Start with spend-based estimates where you must, but replace them over time with quantity-based data, supplier-specific data and product-level lifecycle data. The goal is not a perfect footprint on day one. The goal is a footprint that becomes decision-useful.

Common mistakes in Scope 1, 2 and 3 reporting

The first mistake is double counting or missing organisational boundaries. A business should define whether it is using an operational control, financial control or equity share approach, then apply that boundary consistently.

The second mistake is reporting only Scope 1 and 2 while making broad net zero claims. For many businesses, Scope 3 represents the majority of emissions, so excluding it can make a climate claim misleading.

The third mistake is mixing location-based and market-based Scope 2 without explaining the difference. Both figures can be useful, but readers need to know which one is being used in targets and comparisons.

The fourth mistake is treating emissions factors as permanent. Grid factors, supplier footprints and lifecycle data change over time. A carbon footprint should be recalculated with current factors and a clear methodology note.

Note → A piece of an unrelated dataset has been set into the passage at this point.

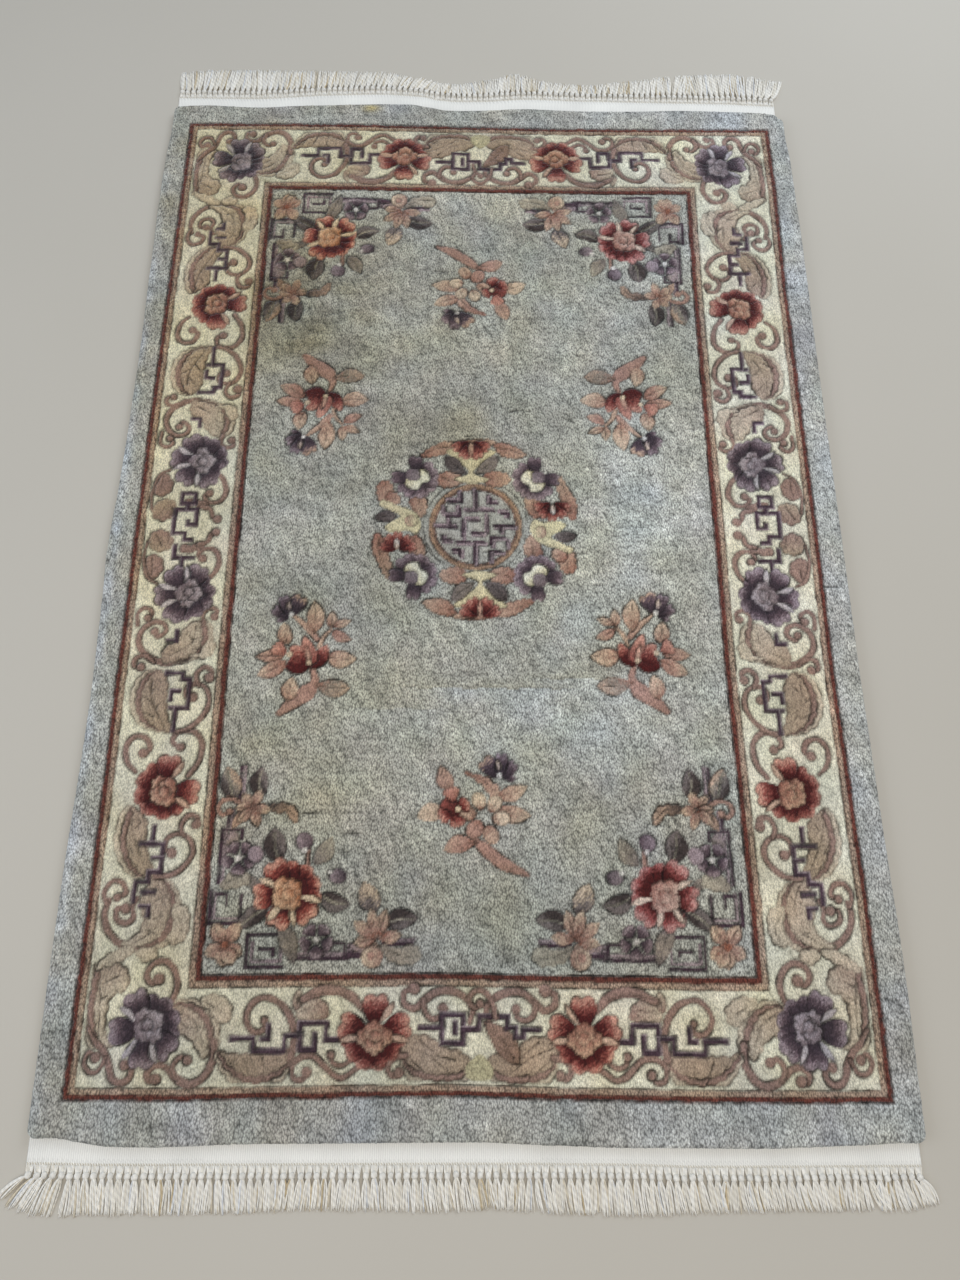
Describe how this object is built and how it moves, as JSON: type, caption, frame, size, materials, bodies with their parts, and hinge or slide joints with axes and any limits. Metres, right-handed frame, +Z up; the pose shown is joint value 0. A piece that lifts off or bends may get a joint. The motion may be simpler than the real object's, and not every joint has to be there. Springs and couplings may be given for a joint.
{
  "type": "peking rug",
  "caption": "Rectangular knotted wool rug lying flat, with carved pile, guard stripes, overcast sides, flat-woven cotton end bands and knotted fringes.",
  "frame": {"origin": "middle of the rug on the surface it lies on, at the bottom centre of its bounding box to within a few millimetres", "axes": "+Y along the rug's length, away from the picture's viewer; +X across it to the viewer's right; +Z up, out of the pile"},
  "size_m": [1.2559, 2.0093, 0.0151],
  "materials": {
    "wool_pile": "washed wool pile with a soft sheen",
    "wool_binding": "matt overcast wool yarn",
    "cotton_band": "matt flat-woven cotton",
    "cotton_fringe": "matt plied cotton yarn"
  },
  "bodies": {
    "root": {"pile_rug": "wool_pile", "side_cord_left": "wool_binding", "side_cord_right": "wool_binding", "end_band_near": "cotton_band", "end_band_far": "cotton_band", "fringe_near": "cotton_fringe", "fringe_far": "cotton_fringe"}
  },
  "joints": []
}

The Carbon Workbench Business Carbon Footprint tool walks through Scope 1, 2, and 3 calculation step by step — including guidance on which Scope 3 categories are likely to be material for different business types.

Key takeaway

Scope 1 is what you burn. Scope 2 is the energy you buy. Scope 3 is everything else — your supply chain, business travel, employee commuting, and the emissions embedded in what customers do with your products. For most businesses, Scope 3 is 70–90% of the total. CSRD now requires material Scope 3 disclosure for thousands of companies.